Community currencies vary in the degree of their integration into the national economy. Other sources of variation include: the monetary measure (whether based on the national currency or on hours of work, for example); the degree of reliance on free labor or government grants; digital or material records of payment; involvement of businesses or exchange of services between individuals only; local or virtual association; forms of leadership and participation; and so on. Many LETS associations are reluctant to band together in case their autonomy is compromised. They form boards and committees, are insular and clubby, often only for the poor. Such institutions are usually time-consuming and dogmatic, with a bias against business and for public grants. Their aim appears to be to get away into a separate world of their own, however small.
I favor integration into the national and ultimately the world economy. But this is the stuff of schism in the movement. It is fatal for community currencies to think of each circuit as a stand-alone project. In future, many such currencies, reflecting diverse associations and interests, will collaborate and compete for the public's loyalty. And food-based currencies would have some advantages in such a context.
People could join other community currencies reflecting their various interests -- one for music buffs, another for sports fans, yet another for the congregation of a church. Neighborhoods could exchange highly localized services like gardening or baby-sitting. These associations would wax and wane in relation to their internal dynamics and their co-evolution with other circuits. Individuals could combine membership of several on one smart-card and switch their purchases between them, as we now do with credit cards.
Let us assume that city consumers would like to buy locally grown organic produce and farmers in the countryside nearby would like to satisfy that demand. There might be an organic food market in a suburb at weekends or some shops and supermarkets might be persuaded to sell the produce, even if it is more expensive. City-dwellers could spend time on organic farms and pay for their keep with work. All of this is unpredictable and costly to organize. A community food currency would supplement normal cash transactions, but in many cases, given unavoidable costs in national currency, prices would be calculated as some proportion of the two. Farmers could pay for seasonal labor, transport, warehousing etc., partly or wholly in the food currency. Distribution outlets could likewise charge a combination of the two, varying the proportion according to times of peak and slow demand. Consumers could offer not only farm labor in return, but their own specialist services to be exchanged within the circuit between themselves, not necessarily for food.

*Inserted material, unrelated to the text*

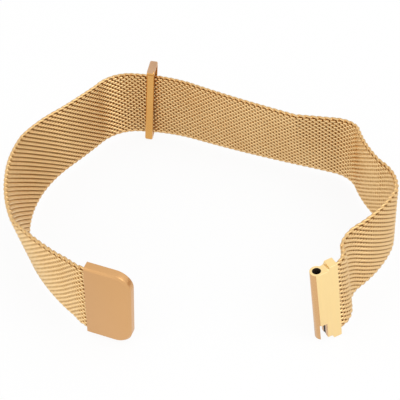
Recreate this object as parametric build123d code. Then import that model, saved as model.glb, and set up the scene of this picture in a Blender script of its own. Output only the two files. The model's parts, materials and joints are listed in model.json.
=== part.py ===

A community currency based on food and giving expression to organic values in the wider sense -- the integration of production and consumption, city and countryside, protection from unknowable market forces -- would soon be a popular staple of the alternative economy. We eat food regularly; food is an important symbol of other values; strengthening the home market for food has economic virtue; and so on.
How might such a food currency develop in the direction of international trade with the objective of supporting higher prices in developing countries? First, there is less incentive when using community currencies to buy cheap and sell dear, since the money itself is not scarce. Second, to combat adverse terms of trade based on average labor costs in rich and poor countries, a 'fair trade' community could set up international exchange with values weighted to compensate for differential labor costs. Transnational corporations are unlikely to be attracted by this model, but a coalition of ethical consumers in the first world might be. Third, even if prices remain the same and are measured in YE$ currencies, at least the value generated by community trade does not leak out of the network. The technology for such trading systems is already available, but implementation must await recognition of their potential, perhaps by some of you here.
My arguments are not just theoretical. Makato Nishibe’s LETS ‘Q’ in Japan is an online global-local network which already carries out some limited international trade.[1] So far this has been restricted to exchange of information goods such as Japanese books and videos (including manga comics) between participants at home and abroad, since they are expensive in London and Paris. There is a plan, as yet unrealized, for fairtrade in organic bananas planted in Negros between Japan and the Philippines. Most of Japan's bananas are grown and imported by Delmonte; and the Kyusyu co-operative wants to import organic bananas from Negros, even though the price is relatively high. Shimokawa, a small town in Hokkaido, has organized a network whose money is called the 'Fore' (from the forest, its main industry). Its leader runs an emu farm; he also imports arts and crafts from Mongolia and sells them in Fores to members of the network as part of a fairtrade initiative. These are admittedly small beginnings. But gradually LETS principles are becoming more widely known and implemented.
The case for community currencies is unassailable. They add to purchasing power at no or low cost. The value generated in exchange stays in the community. The circuit gives definition to abstract notions of community through everyday economic transactions. Community currencies teach people a more responsible attitude to the wider meanings of economic life. Learning to manage credit and debt in a new way shows members that the money system they know is relative, not absolute. The rules of each circuit are customized by its members to reflect what they want from it. Community currencies are thus practical exercises in local economic democracy and a great source of political education, not just about money. They belong to a family of popular democratic forms that includes organic agriculture movements; and this holds out hope that the principles they embody separately may come together as part of a pluralistic but integrated drive for a more equal world.
[1] I thank Makoto Nishibe, originator of the LETS 'Q' online trading network, for the information on local exchange circuits in Japan.